— Begin —

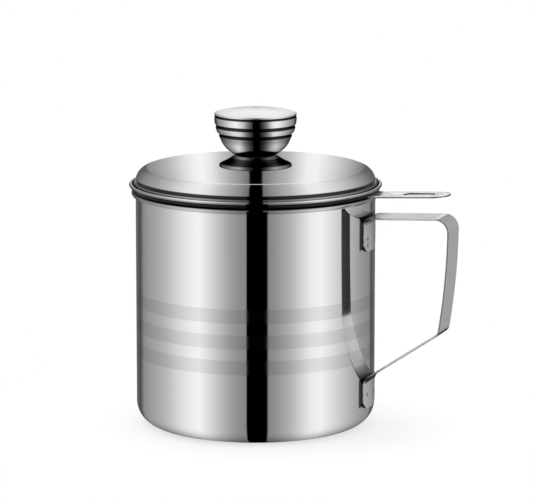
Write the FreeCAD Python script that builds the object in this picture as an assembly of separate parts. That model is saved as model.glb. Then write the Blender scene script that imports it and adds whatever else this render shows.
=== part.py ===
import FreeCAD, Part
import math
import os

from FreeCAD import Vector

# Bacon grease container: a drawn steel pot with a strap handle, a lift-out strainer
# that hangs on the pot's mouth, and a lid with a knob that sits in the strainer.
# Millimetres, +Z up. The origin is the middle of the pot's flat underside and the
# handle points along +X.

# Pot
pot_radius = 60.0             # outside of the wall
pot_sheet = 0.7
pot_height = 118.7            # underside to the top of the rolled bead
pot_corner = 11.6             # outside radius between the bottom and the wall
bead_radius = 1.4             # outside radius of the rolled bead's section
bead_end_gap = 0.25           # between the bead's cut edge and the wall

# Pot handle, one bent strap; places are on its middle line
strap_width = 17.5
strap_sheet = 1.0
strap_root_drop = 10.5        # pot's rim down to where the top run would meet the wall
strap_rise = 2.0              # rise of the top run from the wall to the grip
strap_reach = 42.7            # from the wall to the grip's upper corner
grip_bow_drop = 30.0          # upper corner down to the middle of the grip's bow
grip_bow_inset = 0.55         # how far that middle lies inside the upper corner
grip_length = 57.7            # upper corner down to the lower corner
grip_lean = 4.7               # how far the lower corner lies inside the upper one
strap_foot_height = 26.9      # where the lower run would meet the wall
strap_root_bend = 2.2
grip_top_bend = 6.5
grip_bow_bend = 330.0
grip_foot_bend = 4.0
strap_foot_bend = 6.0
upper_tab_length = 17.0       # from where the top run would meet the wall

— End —

#### Written request:
Output all of the data again. Match it exactly.

#### Complete output:
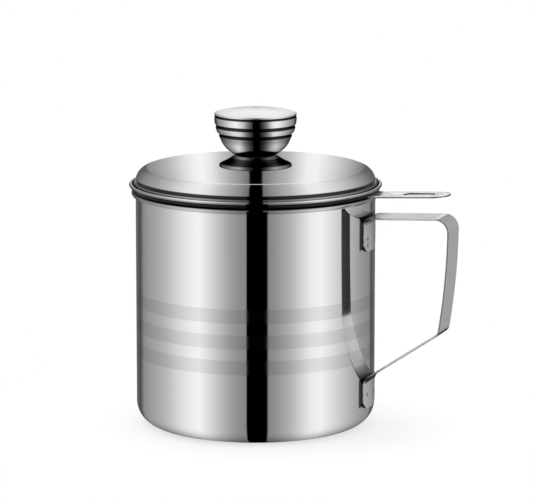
Write the FreeCAD Python script that builds the object in this picture as an assembly of separate parts. That model is saved as model.glb. Then write the Blender scene script that imports it and adds whatever else this render shows.
=== part.py ===
import FreeCAD, Part
import math
import os

from FreeCAD import Vector

# Bacon grease container: a drawn steel pot with a strap handle, a lift-out strainer
# that hangs on the pot's mouth, and a lid with a knob that sits in the strainer.
# Millimetres, +Z up. The origin is the middle of the pot's flat underside and the
# handle points along +X.

# Pot
pot_radius = 60.0             # outside of the wall
pot_sheet = 0.7
pot_height = 118.7            # underside to the top of the rolled bead
pot_corner = 11.6             # outside radius between the bottom and the wall
bead_radius = 1.4             # outside radius of the rolled bead's section
bead_end_gap = 0.25           # between the bead's cut edge and the wall

# Pot handle, one bent strap; places are on its middle line
strap_width = 17.5
strap_sheet = 1.0
strap_root_drop = 10.5        # pot's rim down to where the top run would meet the wall
strap_rise = 2.0              # rise of the top run from the wall to the grip
strap_reach = 42.7            # from the wall to the grip's upper corner
grip_bow_drop = 30.0          # upper corner down to the middle of the grip's bow
grip_bow_inset = 0.55         # how far that middle lies inside the upper corner
grip_length = 57.7            # upper corner down to the lower corner
grip_lean = 4.7               # how far the lower corner lies inside the upper one
strap_foot_height = 26.9      # where the lower run would meet the wall
strap_root_bend = 2.2
grip_top_bend = 6.5
grip_bow_bend = 330.0
grip_foot_bend = 4.0
strap_foot_bend = 6.0
upper_tab_length = 17.0       # from where the top run would meet the wall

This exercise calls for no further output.